Give the data below again, word for word.
-- start --
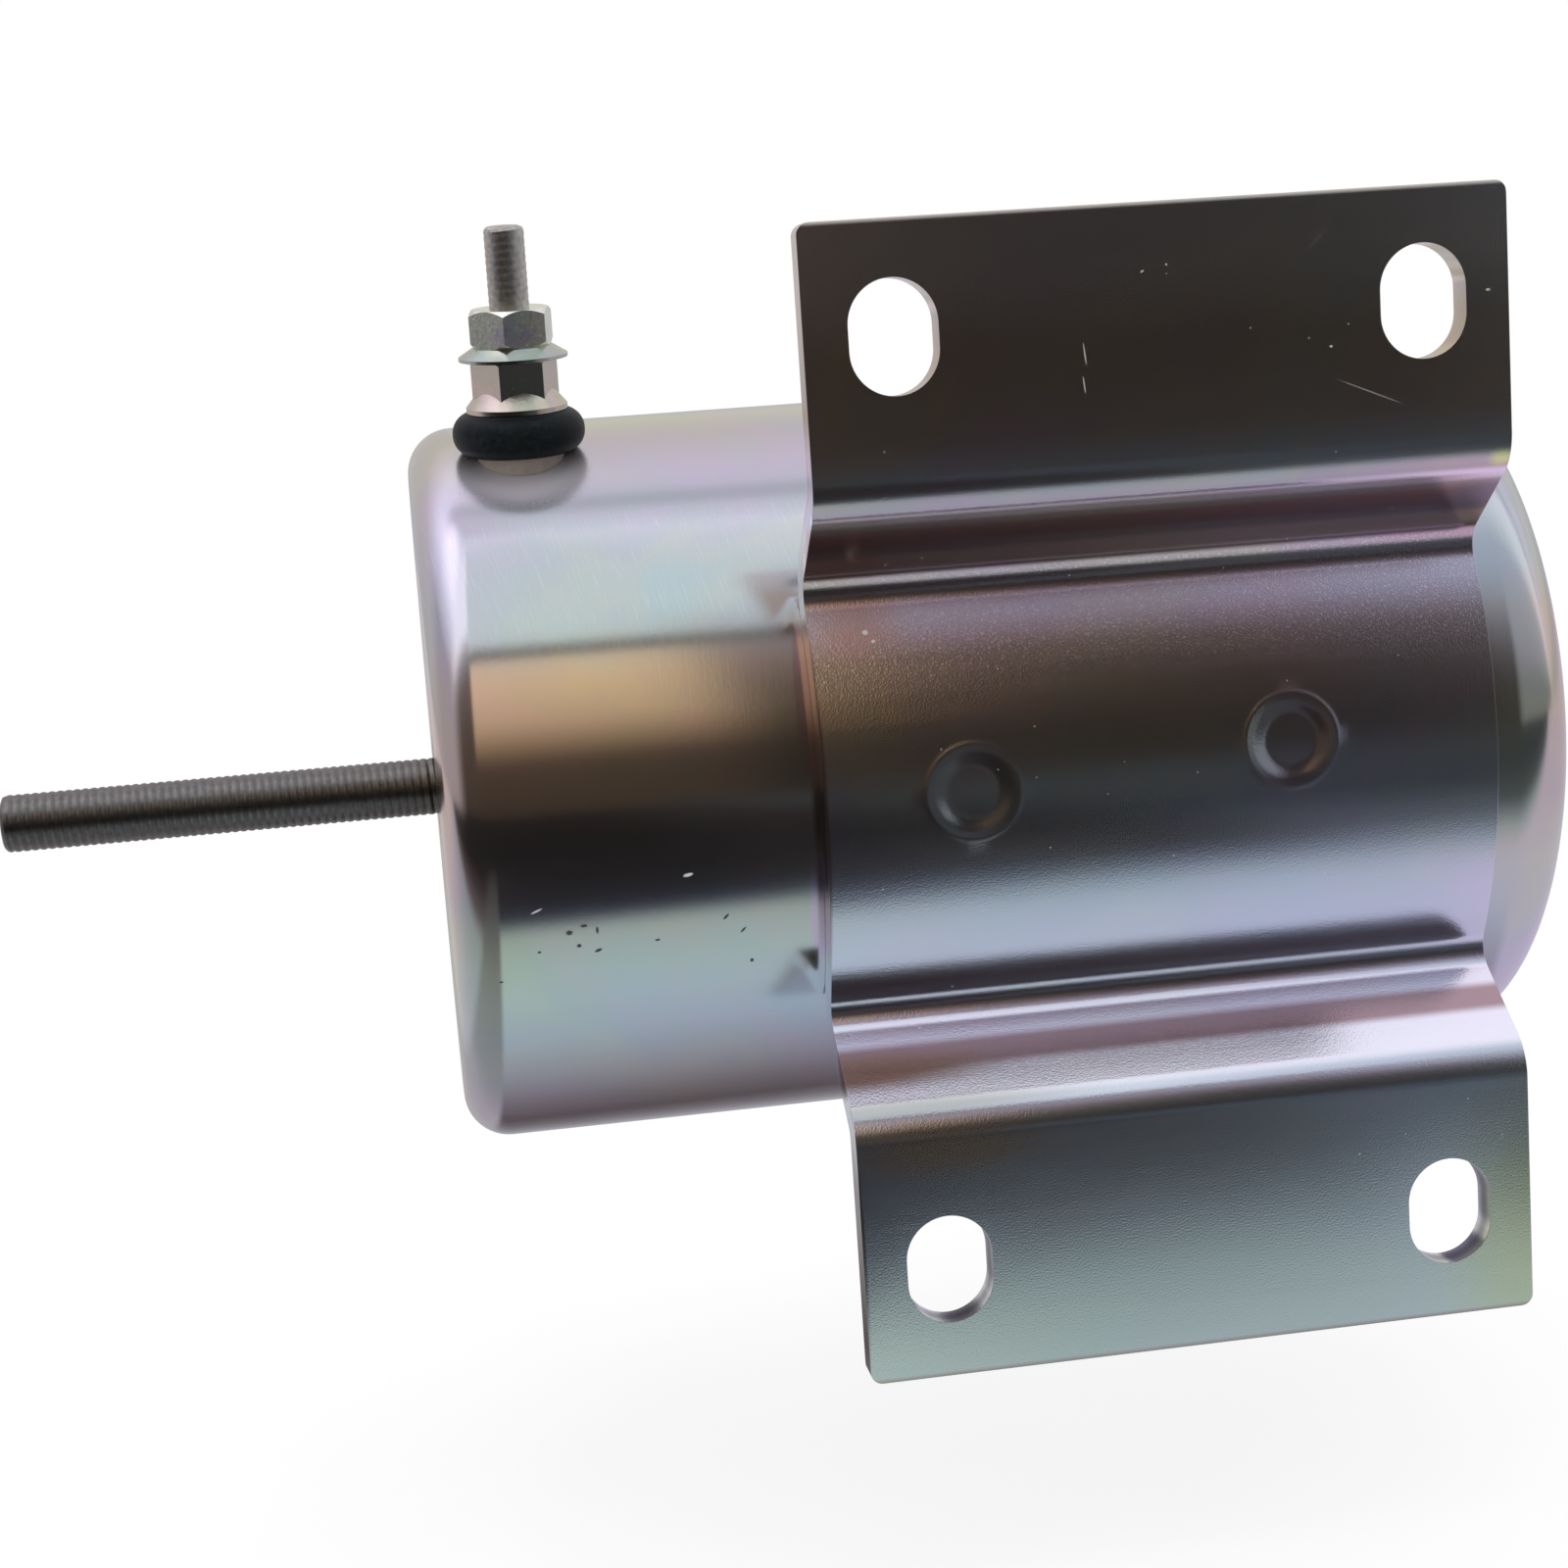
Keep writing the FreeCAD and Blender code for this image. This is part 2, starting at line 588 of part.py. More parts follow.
def make_bracket():
    """The folded bracket: one sheet with four bends, four slots and two weld dimples."""
    body = new_body("bracket_body")
    section = bracket_section(body)
    doc.recompute()
    sheet_pad = body.newObject("PartDesign::Pad", "bracket_sheet")
    sheet_pad.Profile = section
    bind(sheet_pad, Length="bracket_width")
    body.Tip = sheet_pad
    slots = new_sketch(body, "slots", "XZ_Plane")
    for column in (-1, 1):
        for line in (-1, 1):
            slot_outline(slots, column, line)
    pocket = body.newObject("PartDesign::Pocket", "bracket_slots")
    pocket.Profile = slots
    pocket.Type = "ThroughAll"
    pocket.Midplane = True
    body.Tip = pocket
    doc.recompute()
    corners = [section.getPoint(index, end) for index in (1, 3, 6, 8) for end in (1, 2)]
    front_folds = [(p.x, p.y) for p in corners if abs(p.x) < 1e-6]
    back_folds = [(p.x, p.y) for p in corners if abs(p.x - SIZES["sheet_thickness"]) < 1e-6]
    front_saddle = [(section.getPoint(1, 2).x, sign * section.getPoint(1, 2).y) for sign in (-1, 1)]
    back_saddle = [(section.getPoint(6, 2).x, sign * section.getPoint(6, 2).y) for sign in (-1, 1)]
    for name, radius, places in (
        ("outer_folds", "bend_radius + sheet_thickness", front_folds),
        ("inner_folds", "bend_radius", back_folds),
        ("saddle_front", "bend_radius", front_saddle),
        ("saddle_back", "bend_radius + sheet_thickness", back_saddle),
    ):
        round_off(body, name, radius, fold_edges(body.Tip.Shape, places))
        doc.recompute()
    width, half = SIZES["bracket_width"], bracket_half_height()
    corner_edges = []
    for number, edge in enumerate(body.Tip.Shape.Edges, start=1):
        ends = [vertex.Point for vertex in edge.Vertexes]
        if len(ends) == 2 and all(abs(abs(p.z) - half) < 1e-4 for p in ends):
            if abs(ends[0].y - ends[1].y) > 1 and (ends[0].x < 1e-4 or ends[0].x > width - 1e-4):
                corner_edges.append(f"Edge{number}")
    round_off(body, "corners", "flange_corner", corner_edges)
    put(body, "bracket_front")
    dimples = []
    for place, station, rise in (
        ("front", "bracket_front + front_dimple_inset", "front_dimple_rise"),
        ("rear", "bracket_front + bracket_width - rear_dimple_inset", "rear_dimple_rise"),
    ):
        dimple = doc.addObject("Part::Cone", f"dimple_{place}")
        bind(dimple, Radius1="dimple_floor / 2", Radius2="dimple_mouth / 2", Height="dimple_depth")
        dimples.append(put(dimple, station, "crown_depth + dimple_depth", rise, FreeCAD.Rotation(X_AXIS, 90)))
    pressed = cut("bracket", body, *dimples)
    doc.recompute()
    rims = []
    lip = SIZES["dimple_lip"]
    deepest = SIZES["crown_depth"] + SIZES["dimple_depth"] + lip
    for number, edge in enumerate(pressed.Shape.Edges, start=1):
        box = edge.BoundBox
        as_wide = SIZES["dimple_floor"] - lip < box.XLength < SIZES["dimple_mouth"] + lip
        if as_wide and abs(box.XLength - box.ZLength) < lip and box.YMax < deepest:
            rims.append((number, lip, lip))
    finished = doc.addObject("Part::Fillet", "bracket_dimple_rims")
    finished.Base = pressed
    finished.Edges = rims
    sub_part(finished, "mounting_bracket")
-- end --
» **FINAL RESULT**
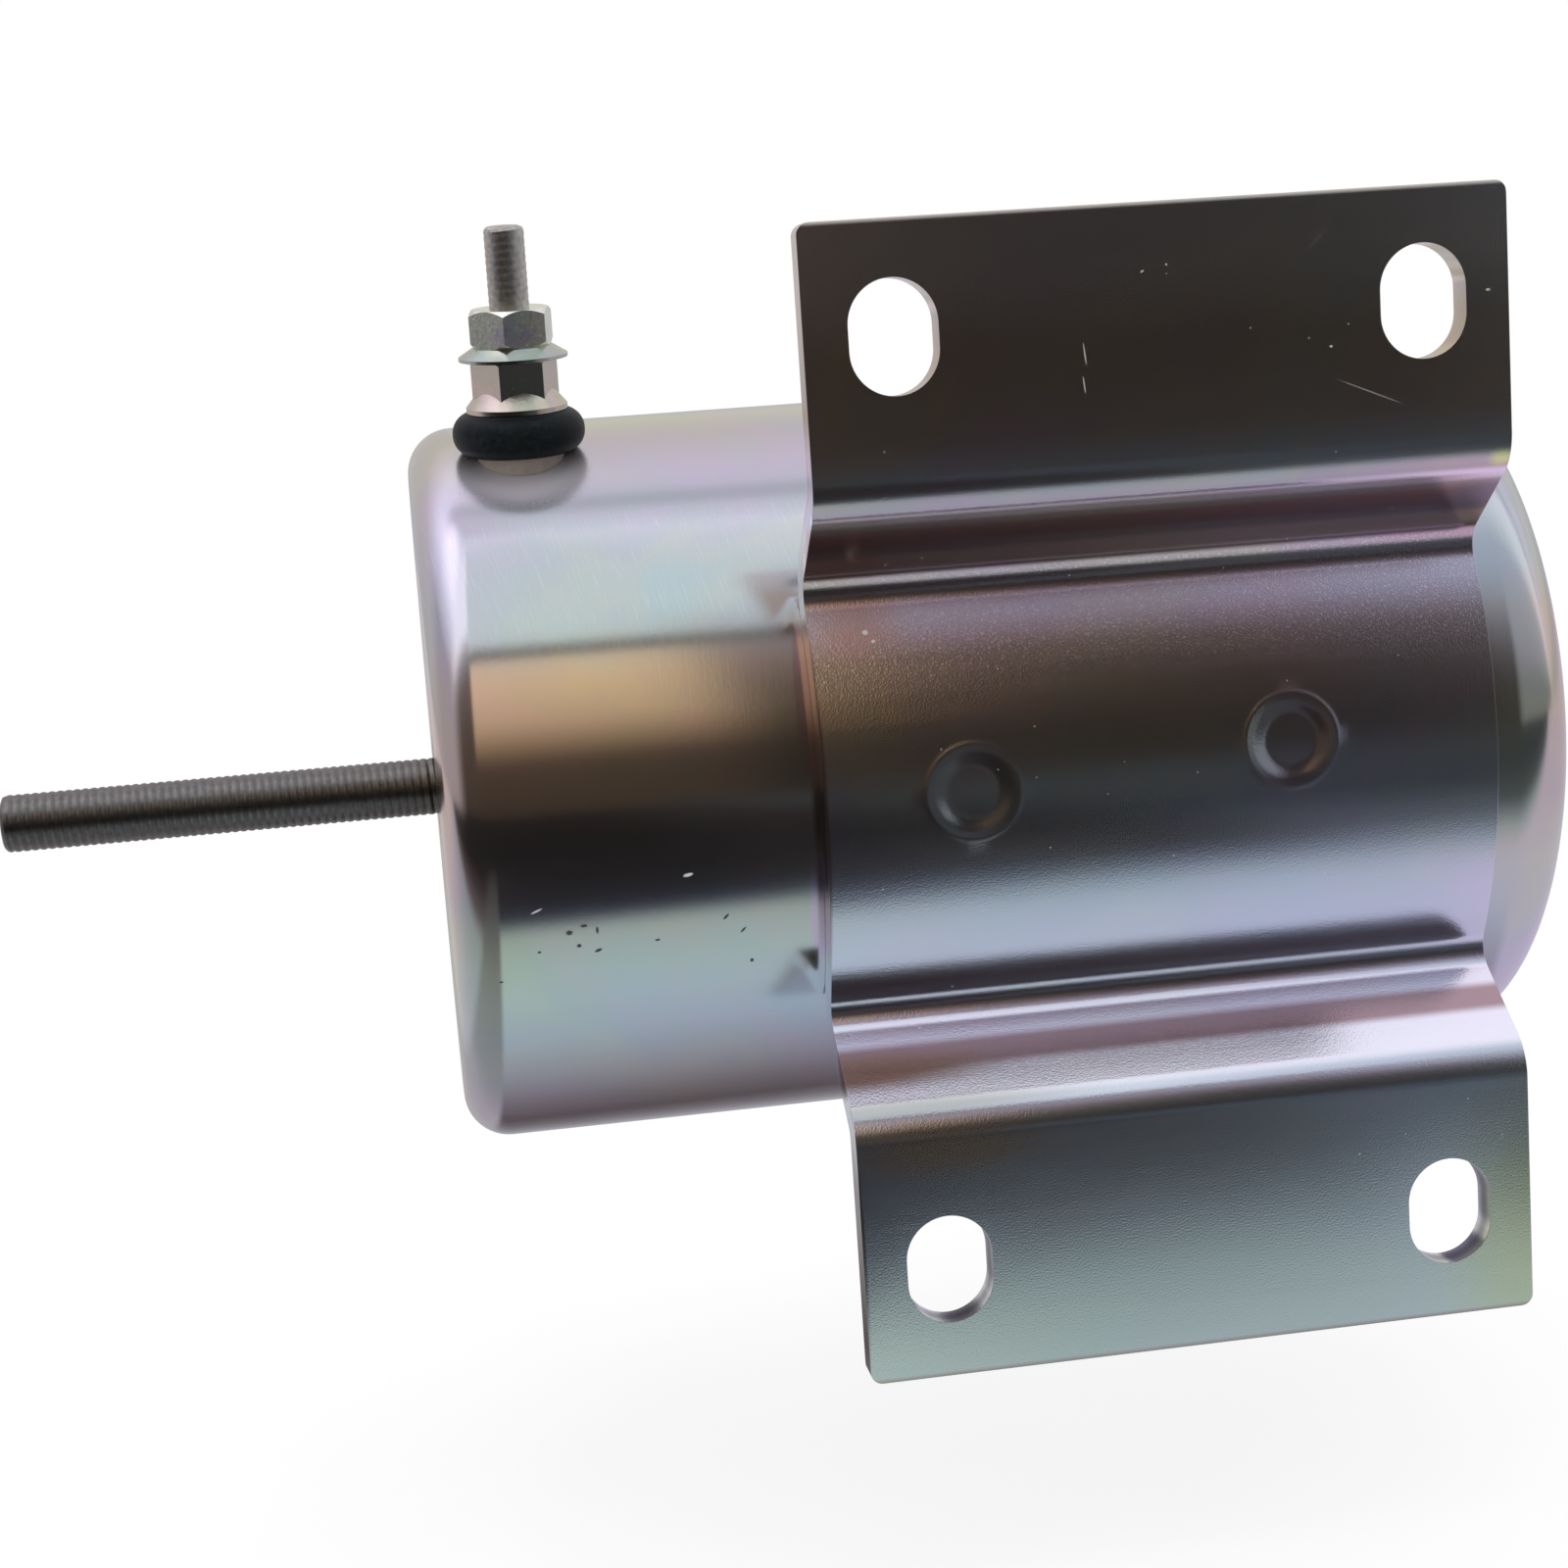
Keep writing the FreeCAD and Blender code for this image. This is part 2, starting at line 588 of part.py. More parts follow.
def make_bracket():
    """The folded bracket: one sheet with four bends, four slots and two weld dimples."""
    body = new_body("bracket_body")
    section = bracket_section(body)
    doc.recompute()
    sheet_pad = body.newObject("PartDesign::Pad", "bracket_sheet")
    sheet_pad.Profile = section
    bind(sheet_pad, Length="bracket_width")
    body.Tip = sheet_pad
    slots = new_sketch(body, "slots", "XZ_Plane")
    for column in (-1, 1):
        for line in (-1, 1):
            slot_outline(slots, column, line)
    pocket = body.newObject("PartDesign::Pocket", "bracket_slots")
    pocket.Profile = slots
    pocket.Type = "ThroughAll"
    pocket.Midplane = True
    body.Tip = pocket
    doc.recompute()
    corners = [section.getPoint(index, end) for index in (1, 3, 6, 8) for end in (1, 2)]
    front_folds = [(p.x, p.y) for p in corners if abs(p.x) < 1e-6]
    back_folds = [(p.x, p.y) for p in corners if abs(p.x - SIZES["sheet_thickness"]) < 1e-6]
    front_saddle = [(section.getPoint(1, 2).x, sign * section.getPoint(1, 2).y) for sign in (-1, 1)]
    back_saddle = [(section.getPoint(6, 2).x, sign * section.getPoint(6, 2).y) for sign in (-1, 1)]
    for name, radius, places in (
        ("outer_folds", "bend_radius + sheet_thickness", front_folds),
        ("inner_folds", "bend_radius", back_folds),
        ("saddle_front", "bend_radius", front_saddle),
        ("saddle_back", "bend_radius + sheet_thickness", back_saddle),
    ):
        round_off(body, name, radius, fold_edges(body.Tip.Shape, places))
        doc.recompute()
    width, half = SIZES["bracket_width"], bracket_half_height()
    corner_edges = []
    for number, edge in enumerate(body.Tip.Shape.Edges, start=1):
        ends = [vertex.Point for vertex in edge.Vertexes]
        if len(ends) == 2 and all(abs(abs(p.z) - half) < 1e-4 for p in ends):
            if abs(ends[0].y - ends[1].y) > 1 and (ends[0].x < 1e-4 or ends[0].x > width - 1e-4):
                corner_edges.append(f"Edge{number}")
    round_off(body, "corners", "flange_corner", corner_edges)
    put(body, "bracket_front")
    dimples = []
    for place, station, rise in (
        ("front", "bracket_front + front_dimple_inset", "front_dimple_rise"),
        ("rear", "bracket_front + bracket_width - rear_dimple_inset", "rear_dimple_rise"),
    ):
        dimple = doc.addObject("Part::Cone", f"dimple_{place}")
        bind(dimple, Radius1="dimple_floor / 2", Radius2="dimple_mouth / 2", Height="dimple_depth")
        dimples.append(put(dimple, station, "crown_depth + dimple_depth", rise, FreeCAD.Rotation(X_AXIS, 90)))
    pressed = cut("bracket", body, *dimples)
    doc.recompute()
    rims = []
    lip = SIZES["dimple_lip"]
    deepest = SIZES["crown_depth"] + SIZES["dimple_depth"] + lip
    for number, edge in enumerate(pressed.Shape.Edges, start=1):
        box = edge.BoundBox
        as_wide = SIZES["dimple_floor"] - lip < box.XLength < SIZES["dimple_mouth"] + lip
        if as_wide and abs(box.XLength - box.ZLength) < lip and box.YMax < deepest:
            rims.append((number, lip, lip))
    finished = doc.addObject("Part::Fillet", "bracket_dimple_rims")
    finished.Base = pressed
    finished.Edges = rims
    sub_part(finished, "mounting_bracket")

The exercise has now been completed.